Make efficiency visible. Show teams their environment’s energy footprint alongside cost. Recognize and celebrate teams that reduce their baseline consumption. Make efficient configurations the default. Educate engineers about the environmental impact of infrastructure choices. Give developers tools to manage their own environments rather than imposing top-down restrictions.
When engineers understand the impact and have the tools to act, most will choose efficiency. Not because they’re forced to, but because it makes sense.
Conclusion
Development and test clusters are quiet. They don’t generate customer complaints when they sit idle. They don’t trigger incidents. They just run, consuming energy hour after hour, accumulating impact slowly and steadily.
The opportunity is clear: these environments have natural usage patterns that don’t require 24/7 availability. By aligning runtime with actual use, organizations can significantly reduce energy consumption without sacrificing developer productivity.

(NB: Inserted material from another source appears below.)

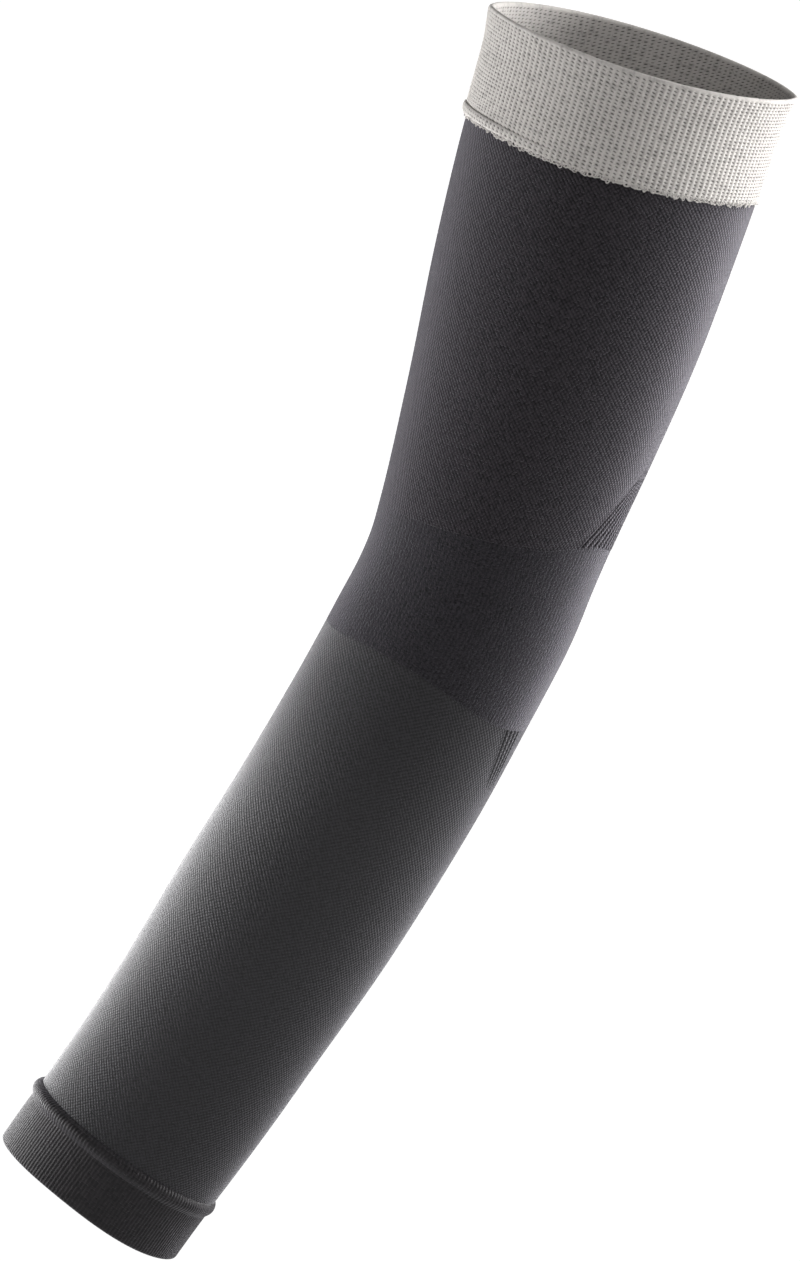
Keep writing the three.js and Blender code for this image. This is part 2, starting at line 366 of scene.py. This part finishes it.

Until we look at development and test clusters with the same clarity that we apply to production systems, the impact will remain underestimated - not because it is dramatic, but because it is continuous. And as with physical systems, it is the quiet and continuous processes that shape the long term.
The technology exists. The patterns are proven. What’s needed is awareness and willingness to question the default assumption that everything must run continuously.
Every kilowatt-hour saved in development is one that doesn’t need to be generated. Across thousands of organizations running non-production infrastructure, the aggregate impact is meaningful - both for operational budgets and for the planet.
The question is not whether we can reduce this energy use. We can. The question is whether we will choose to look at these quiet, always-on systems with the same scrutiny we apply to production.